In my experience, typical industry risk models do a solid job of accounting for day-to-day risks but a fairly poor job of accounting for tail risk. This is likely because the models are designed by humans, and humans are subject to bias. We tend to anchor by assuming that the future will look something like the past. We also tend to overestimate our ability to identify the factors that will drive future outcomes. The hubris embedded in this mindset tends to undervalue tail events, which usually have little historical precedent and by definition have a very low probability of occurring.
Tail events can be either positive or negative. Because no one is going to lose sleep over a surprise 25% gain, negative tail events understandably garner more focus. If appropriate guardrails are not in place, a negative tail event can result in a complete wipeout (e.g., Long Term Capital Management in 1998).
Recently, we have experienced several weather scenarios that not long ago would have qualified as tail events. However, the frequency with which phrases like “extreme” and “record-breaking” are being used implies that such events are now more likely the normal course. In other words, the tragic recent events in Germany probably cannot be chalked up as the proverbial “100-year flood”.

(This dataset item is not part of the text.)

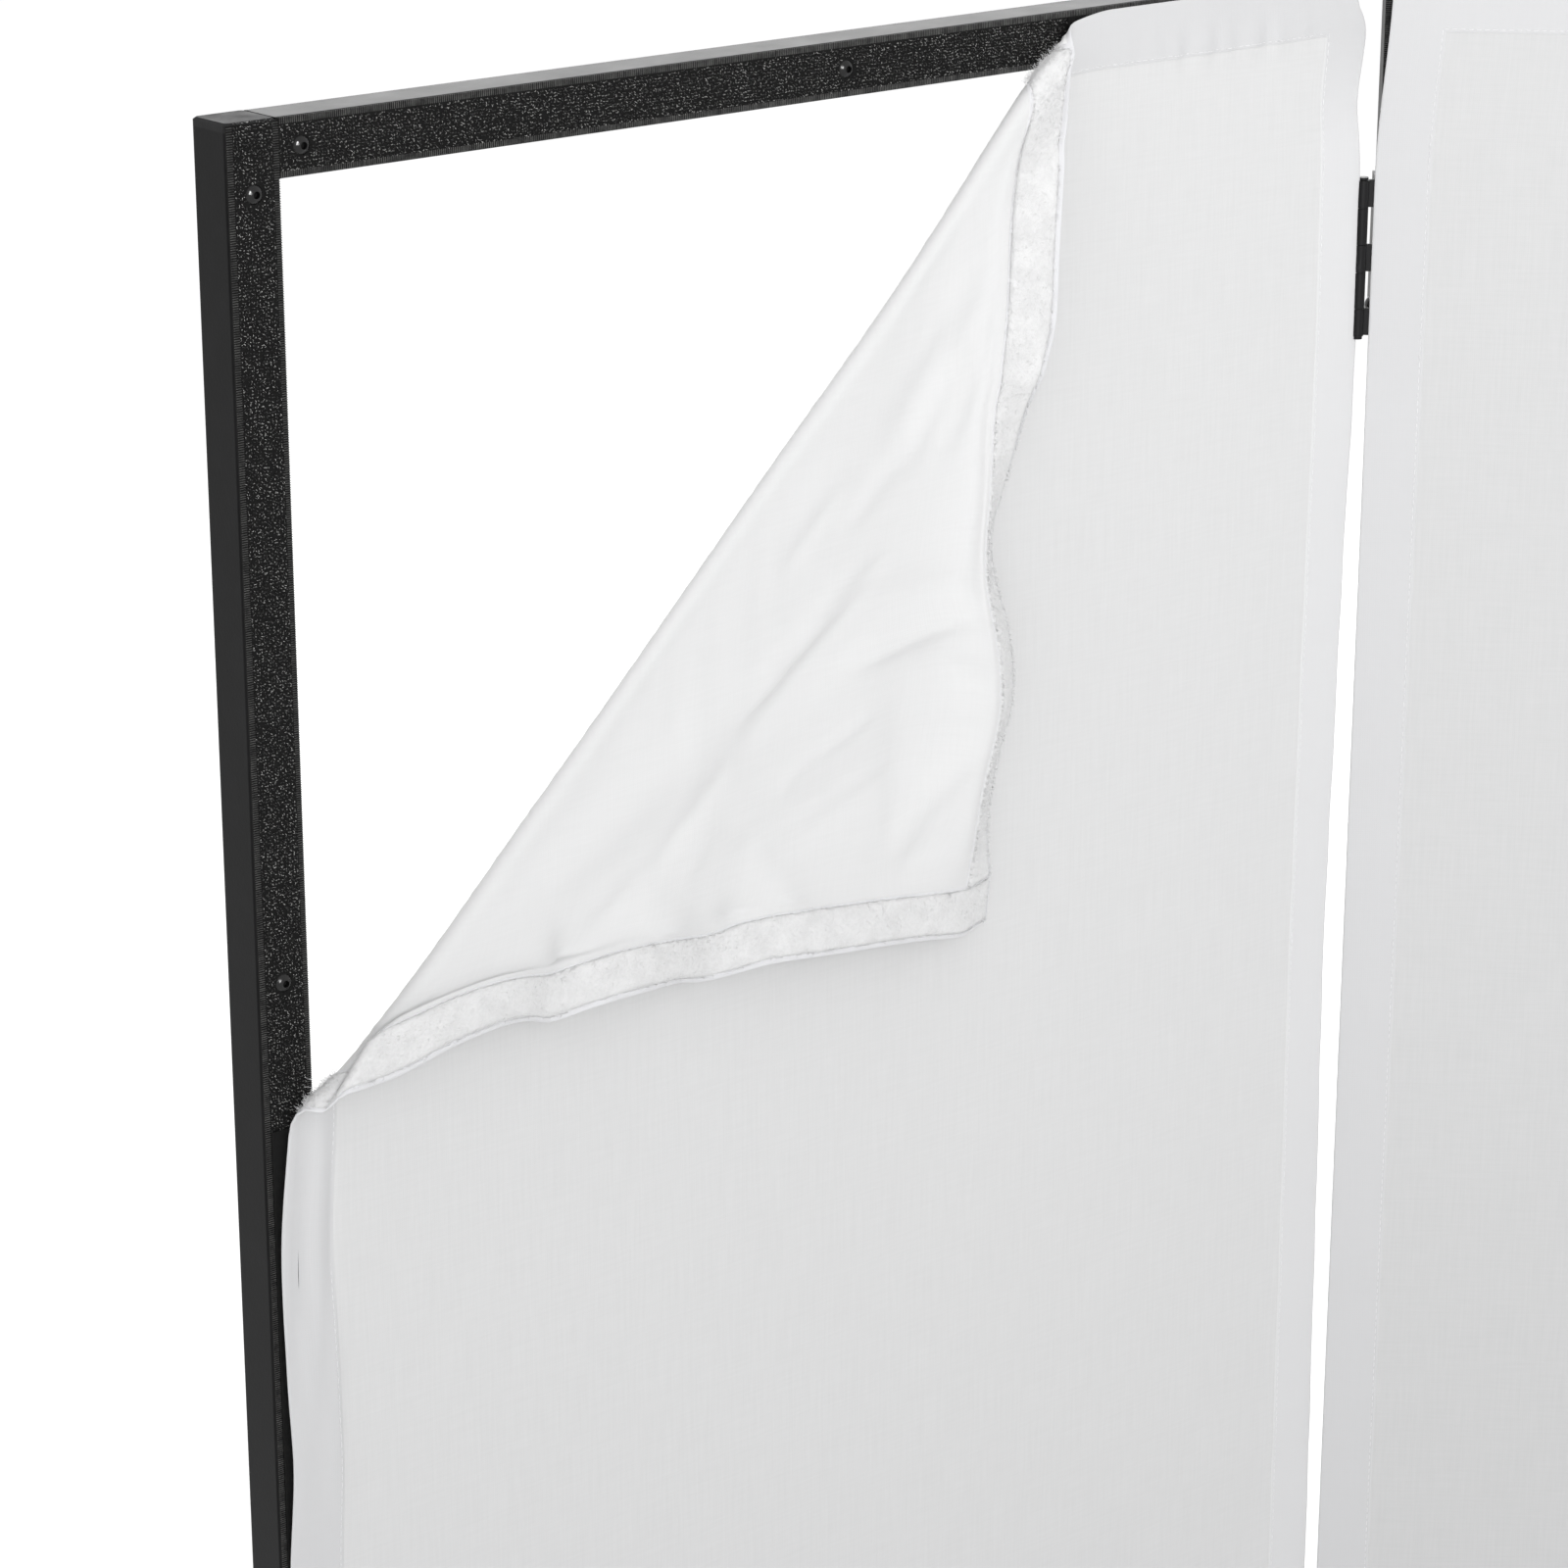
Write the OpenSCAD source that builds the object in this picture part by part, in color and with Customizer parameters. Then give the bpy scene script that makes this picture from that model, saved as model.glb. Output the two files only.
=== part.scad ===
// Folding backdrop screen: two black square-tube panels on a pair of hinges,
// each with a white scrim pressed onto hook tape. The top left corner of the
// first scrim is peeled off its tape and turned back over the front.
//
// Panel axes: X across the panel, Y from its front to its back, Z up.
// The front wall of the tubes is at y = 0 and the feet stand on z = 0.

/* [Panel] */
// Outer width of one panel
panel_w = 526; // [420:1:640]
// Height of one panel over its caps and feet
panel_h = 1144; // [1000:1:1400]

/* [Tube] */
// Outer side of the square tube
tube = 20; // [18:0.5:24]
// Wall thickness of the tube
wall = 1.2; // [1:0.1:2]
// Outer corner radius of the tube
tube_r = 1.5; // [1:0.1:2]

/* [Caps and feet] */
// Height of a cap or foot outside the tube
cap_h = 3; // [2:0.5:6]
// Bevel around the outer face of a cap or foot
cap_bevel = 0.8; // [0.4:0.1:1.2]
// Depth of the plug inside the tube
plug_depth = 14; // [8:1:20]

/* [Hook and loop tape] */
// Thickness of the hook tape with its hooks
hook_t = 1.4; // [1.2:0.1:1.8]
// Thickness of the loop tape, pressed onto the hooks
loop_t = 1.2; // [1:0.1:1.4]
// Width of the loop tape
loop_w = 18; // [14:1:19]
// Distance from the edge of the scrim to its loop tape
loop_inset = 3.8; // [3.6:0.1:5]
// Gap between the tape of a post and the tape of a rail
tape_gap = 0.4; // [0.2:0.1:1]
// Distance from the ends of a post to its hook tape
tape_end = 0.5; // [0.5:0.5:3]

/* [Rivets] */
// Radius of a blind rivet's head
head_r = 3.3; // [2.8:0.1:3.8]
// Height of a blind rivet's head
head_h = 1.6; // [1.2:0.1:1.8]
// Radius of a blind rivet's shank
shank_r = 1.6; // [1.4:0.1:2]
// Number of rivets in a post tape
post_rivets = 5; // [3:1:7]
// Distance from the end of a post to its outermost rivet
post_rivet_inset = 24; // [23:1:40]
// Number of rivets in a rail tape
rail_rivets = 3; // [2:1:5]
// Distance from the side of the panel to the outermost rail rivet
rail_rivet_inset = 29; // [26:1:60]

/* [Hinge] */
// Height of a hinge
hinge_h = 63.5; // [50:0.5:76]
// Distance from the end of the panel to the nearest end of a hinge
hinge_inset = 82.5; // [60:0.5:160]
// Gap between the posts of two panels that stand in one plane
hinge_gap = 12.5; // [12:0.5:16]
// Thickness of a hinge leaf
leaf_t = 1.3; // [1:0.1:1.6]
// Radius of the hinge barrel
barrel_r = 2.4; // [2.2:0.1:2.6]
// Height of a knuckle on the first panel's leaf
knuckle_h = 14.8; // [12.7:0.1:15]
// Distance of the hinge pin in front of the tubes
pin_front = 3.6; // [3.6:0.1:4]

/* [Scrim] */
// Thickness of the scrim with its hem
scrim_t = 0.8; // [0.6:0.1:0.8]
// Width of a scrim
scrim_w = 526.6; // [420:0.1:640]
// Distance from the ends of the panel to the scrim
scrim_end = 1; // [0.5:0.5:4]
// How far the first scrim sits to the right of its panel's left side
scrim_1_x = 3; // [0:0.1:3]
// How far the second scrim sits to the right of its panel's left side
scrim_2_x = 1; // [0:0.1:3]
// Where the turned-back corner begins along the top edge, from the panel's left side
fold_x = 357; // [250:1:400]
// Where the turned-back corner begins down the left edge, from the panel's top
fold_z = 348; // [250:1:400]
// How far the turned-back corner stands out from the scrim
corner_depth = 20; // [10:1:26]

/* [Stance] */
// Angle of the second panel to the first, 0 when they stand in one plane
stance = 43; // [20:1:90]

/* [Hidden] */

$fn = 48;
// Overshoot of a cut past the face it opens
cut = 1;
// Colours
frame_black = "#232324";
plastic_black = "#303031";
tape_black = "#1d1d1e";
rivet_black = "#101011";
scrim_white = "#e4e4e8";
loop_white = "#f0f0f2";

// Radial clearance of a shank in its hole, and of the hinge pin in its knuckles
fit_gap = 0.05;
hole_r = shank_r + fit_gap;
// Side clearance of a plug in its tube
plug_gap = 0.2;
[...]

All of this gets back to the models. The models have trained us to think of climate risk in terms of how many degrees of warming we can tolerate over the rest of the 21st century. As a result, climate pledges tend to coalesce around goals that stretch out to 2040 or 2050. This is fine in a baseline scenario, but probably nowhere close to good enough in a tail scenario.
Competent risk managers don’t take the output produced by a model and assume it represents the full range of possibilities. Instead, they assume something significantly worse could happen and assess whether that outcome could be absorbed without devastating consequences. If the answer is “no”, they take decisive and immediate action to reduce risk. If a tail event never happens, so be it. But eventually, it almost always does.
“It seems like there’s something in the human mentality that makes us be behind the events, and not ahead. Maybe that’s because the nature of unprecedented events is that we can’t imagine what’s coming”. – Hans-Otto Portner, adviser to the German government on climate and the environment.